▶ STATED GOAL: Take the lines from the beginning of the data below through the line holding "pocket(body, flat, depth, back=True)" and return exactly those.
BEGIN DATA SEGMENT
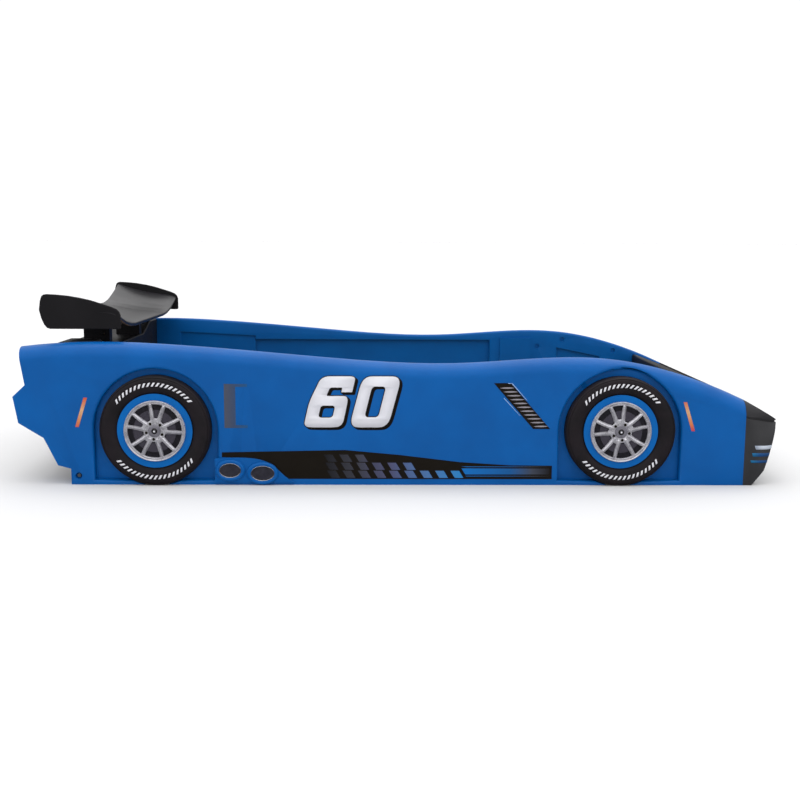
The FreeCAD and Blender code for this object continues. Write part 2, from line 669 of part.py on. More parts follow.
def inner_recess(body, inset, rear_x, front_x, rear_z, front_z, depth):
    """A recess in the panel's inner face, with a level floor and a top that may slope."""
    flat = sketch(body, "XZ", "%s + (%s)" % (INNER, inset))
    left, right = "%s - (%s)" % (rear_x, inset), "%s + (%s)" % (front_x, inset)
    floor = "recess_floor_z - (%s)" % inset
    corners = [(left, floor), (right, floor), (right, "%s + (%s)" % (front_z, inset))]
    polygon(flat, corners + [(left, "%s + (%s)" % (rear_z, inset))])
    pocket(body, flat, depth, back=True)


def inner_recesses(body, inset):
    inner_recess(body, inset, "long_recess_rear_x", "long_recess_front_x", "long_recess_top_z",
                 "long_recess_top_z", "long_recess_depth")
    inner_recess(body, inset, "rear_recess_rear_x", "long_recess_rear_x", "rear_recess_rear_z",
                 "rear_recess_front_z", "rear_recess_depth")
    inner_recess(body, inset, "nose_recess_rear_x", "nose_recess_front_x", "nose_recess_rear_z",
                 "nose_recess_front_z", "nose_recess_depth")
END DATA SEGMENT
▶ SOLVED EXERCISE:
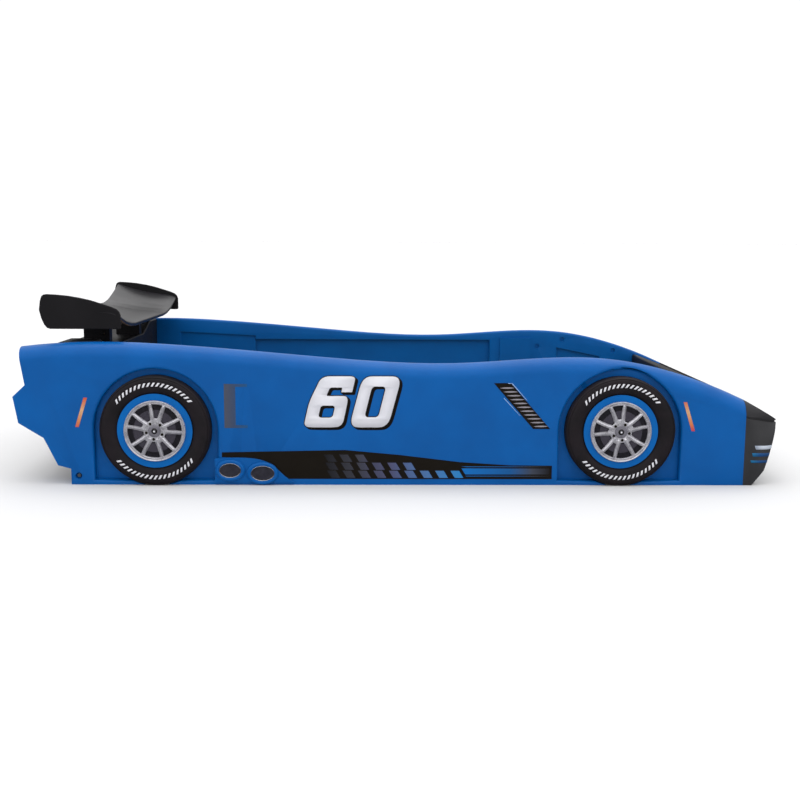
The FreeCAD and Blender code for this object continues. Write part 2, from line 669 of part.py on. More parts follow.
def inner_recess(body, inset, rear_x, front_x, rear_z, front_z, depth):
    """A recess in the panel's inner face, with a level floor and a top that may slope."""
    flat = sketch(body, "XZ", "%s + (%s)" % (INNER, inset))
    left, right = "%s - (%s)" % (rear_x, inset), "%s + (%s)" % (front_x, inset)
    floor = "recess_floor_z - (%s)" % inset
    corners = [(left, floor), (right, floor), (right, "%s + (%s)" % (front_z, inset))]
    polygon(flat, corners + [(left, "%s + (%s)" % (rear_z, inset))])
    pocket(body, flat, depth, back=True)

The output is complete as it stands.